Terakhir, menyoal upaya memperkuat ketahanan keuangan global jangka panjang, negara-negara makmur dalam G-20 seyogianya jangan hanya sekadar menyampaikan narasi. Mereka juga perlu meningkatkan inisiatif untuk mengantisipasi serangkaian krisis utang dari negara miskin.
Berdasarkan perhitungan Bank Dunia, hingga akhir 2021 sebanyak 74 negara berpenghasilan rendah harus membayar utang sebesar 35 miliar dollar AS (sekitar Rp 500 triliun) kepada para kreditor bilateral dan swasta. Jumlah ini hampir dua kali lipat dari tahun 2020.
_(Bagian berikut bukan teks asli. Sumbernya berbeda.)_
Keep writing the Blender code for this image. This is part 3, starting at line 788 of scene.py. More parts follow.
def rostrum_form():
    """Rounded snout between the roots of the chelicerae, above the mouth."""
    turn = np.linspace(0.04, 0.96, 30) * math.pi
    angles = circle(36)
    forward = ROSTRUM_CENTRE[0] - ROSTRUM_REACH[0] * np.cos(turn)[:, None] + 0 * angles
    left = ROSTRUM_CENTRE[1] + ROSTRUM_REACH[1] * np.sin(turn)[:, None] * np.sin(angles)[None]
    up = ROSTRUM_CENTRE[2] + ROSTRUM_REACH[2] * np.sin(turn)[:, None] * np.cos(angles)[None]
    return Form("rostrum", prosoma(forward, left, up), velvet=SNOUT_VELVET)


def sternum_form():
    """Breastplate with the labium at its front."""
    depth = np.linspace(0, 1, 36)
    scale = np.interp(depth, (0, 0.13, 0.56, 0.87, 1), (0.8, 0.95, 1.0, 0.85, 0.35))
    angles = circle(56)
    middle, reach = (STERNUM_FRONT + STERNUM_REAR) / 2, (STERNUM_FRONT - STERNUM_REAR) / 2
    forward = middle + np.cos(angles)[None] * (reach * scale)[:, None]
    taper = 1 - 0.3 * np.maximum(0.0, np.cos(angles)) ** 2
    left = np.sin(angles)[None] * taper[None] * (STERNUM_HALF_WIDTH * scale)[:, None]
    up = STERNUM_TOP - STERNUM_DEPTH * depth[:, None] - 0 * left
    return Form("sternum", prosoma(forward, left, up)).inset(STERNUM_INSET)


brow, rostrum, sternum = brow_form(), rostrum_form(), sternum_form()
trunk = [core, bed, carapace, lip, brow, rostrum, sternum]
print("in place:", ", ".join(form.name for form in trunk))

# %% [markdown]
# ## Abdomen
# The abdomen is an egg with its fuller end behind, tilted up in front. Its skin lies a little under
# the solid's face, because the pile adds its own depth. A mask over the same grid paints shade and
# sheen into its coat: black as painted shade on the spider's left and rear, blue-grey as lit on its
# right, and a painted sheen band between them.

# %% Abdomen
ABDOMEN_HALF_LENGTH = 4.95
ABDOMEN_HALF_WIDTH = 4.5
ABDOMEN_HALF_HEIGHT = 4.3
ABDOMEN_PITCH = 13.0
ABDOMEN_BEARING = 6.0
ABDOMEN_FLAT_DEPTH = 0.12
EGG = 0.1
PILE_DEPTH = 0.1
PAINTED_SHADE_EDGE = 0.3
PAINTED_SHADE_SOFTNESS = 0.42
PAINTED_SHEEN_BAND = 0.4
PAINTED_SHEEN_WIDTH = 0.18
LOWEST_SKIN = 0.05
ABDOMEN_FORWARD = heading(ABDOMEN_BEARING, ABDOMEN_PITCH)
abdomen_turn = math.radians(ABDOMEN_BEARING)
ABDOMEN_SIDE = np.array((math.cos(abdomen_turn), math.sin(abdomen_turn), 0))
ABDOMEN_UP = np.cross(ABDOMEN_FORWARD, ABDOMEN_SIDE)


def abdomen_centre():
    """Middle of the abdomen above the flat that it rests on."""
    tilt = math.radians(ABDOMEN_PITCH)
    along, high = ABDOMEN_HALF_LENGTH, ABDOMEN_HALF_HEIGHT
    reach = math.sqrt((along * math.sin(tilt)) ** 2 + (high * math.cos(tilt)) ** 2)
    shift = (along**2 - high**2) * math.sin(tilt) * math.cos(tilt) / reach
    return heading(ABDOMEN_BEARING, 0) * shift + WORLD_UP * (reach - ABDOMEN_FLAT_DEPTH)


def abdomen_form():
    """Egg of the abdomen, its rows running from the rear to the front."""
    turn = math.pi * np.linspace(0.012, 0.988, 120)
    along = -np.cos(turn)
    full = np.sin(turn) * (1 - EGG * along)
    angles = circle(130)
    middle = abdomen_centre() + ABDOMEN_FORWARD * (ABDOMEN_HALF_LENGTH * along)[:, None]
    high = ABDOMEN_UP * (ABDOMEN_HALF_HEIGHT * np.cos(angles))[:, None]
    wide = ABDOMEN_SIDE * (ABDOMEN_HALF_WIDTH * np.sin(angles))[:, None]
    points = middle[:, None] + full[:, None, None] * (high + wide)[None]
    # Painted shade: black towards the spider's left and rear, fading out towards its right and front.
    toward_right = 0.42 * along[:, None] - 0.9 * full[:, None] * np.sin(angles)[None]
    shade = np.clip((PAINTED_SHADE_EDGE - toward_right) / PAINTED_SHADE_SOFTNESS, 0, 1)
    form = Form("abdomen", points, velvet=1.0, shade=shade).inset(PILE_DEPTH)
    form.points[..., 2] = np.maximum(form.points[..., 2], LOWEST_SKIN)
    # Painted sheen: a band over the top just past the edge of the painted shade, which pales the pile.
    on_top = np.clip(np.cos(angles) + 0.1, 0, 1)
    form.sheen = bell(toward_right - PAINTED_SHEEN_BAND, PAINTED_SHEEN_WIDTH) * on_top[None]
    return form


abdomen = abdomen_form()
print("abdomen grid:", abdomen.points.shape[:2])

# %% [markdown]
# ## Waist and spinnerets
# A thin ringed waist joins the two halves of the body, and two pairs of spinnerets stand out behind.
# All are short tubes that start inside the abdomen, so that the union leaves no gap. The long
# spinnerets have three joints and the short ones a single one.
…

Negara-negara makmur dalam G-20 seyogianya jangan hanya sekadar menyampaikan narasi. Mereka juga perlu meningkatkan inisiatif untuk mengantisipasi serangkaian krisis utang dari negara miskin.
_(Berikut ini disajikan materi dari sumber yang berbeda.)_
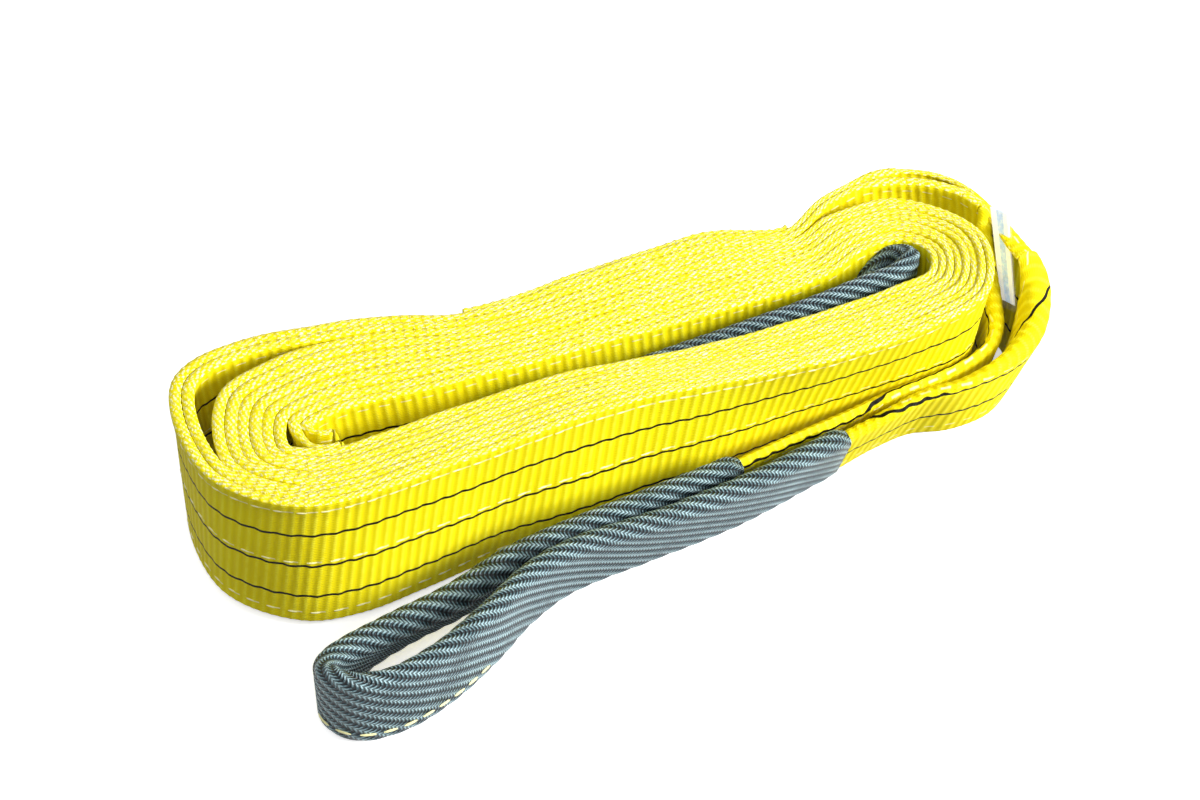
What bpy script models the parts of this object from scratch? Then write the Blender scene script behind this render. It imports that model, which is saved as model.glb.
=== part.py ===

Di sisi lain, bank sentral AS, The Federal Reserve (The Fed), berada di ambang menaikkan suku bunga dan berisiko mendorong kenaikan biaya pinjaman di pasar negara berkembang. Lambatnya pemberian bantuan dan keringanan akan meningkatkan risiko gagal bayar pada negara-negara yang sedang dililit krisis utang.
Risiko tersebut justru akan menghambat pemulihan ekonomi dunia secara lebih setara karena sesuai dengan kalimat Presiden Joko Widodo saat membuka pertemuan pertama FMCBG, kebangkitan satu kawasan akan membangkitkan kawasan yang lainnya. Sebaliknya, keruntuhan satu kawasan akan ikut meruntuhkan kawasan yang lain.
Sebagai pemegang tampuk Presidensi G-20, Indonesia punya kesempatan untuk mengubah produk akhir forum yang dikhawatirkan hanya berakhir di panggung narasi menjadi sebuah pawai aksi. Seluruh dunia berharap forum G-20 dapat memberikan manfaat nyata pada pemulihan ekonomi global.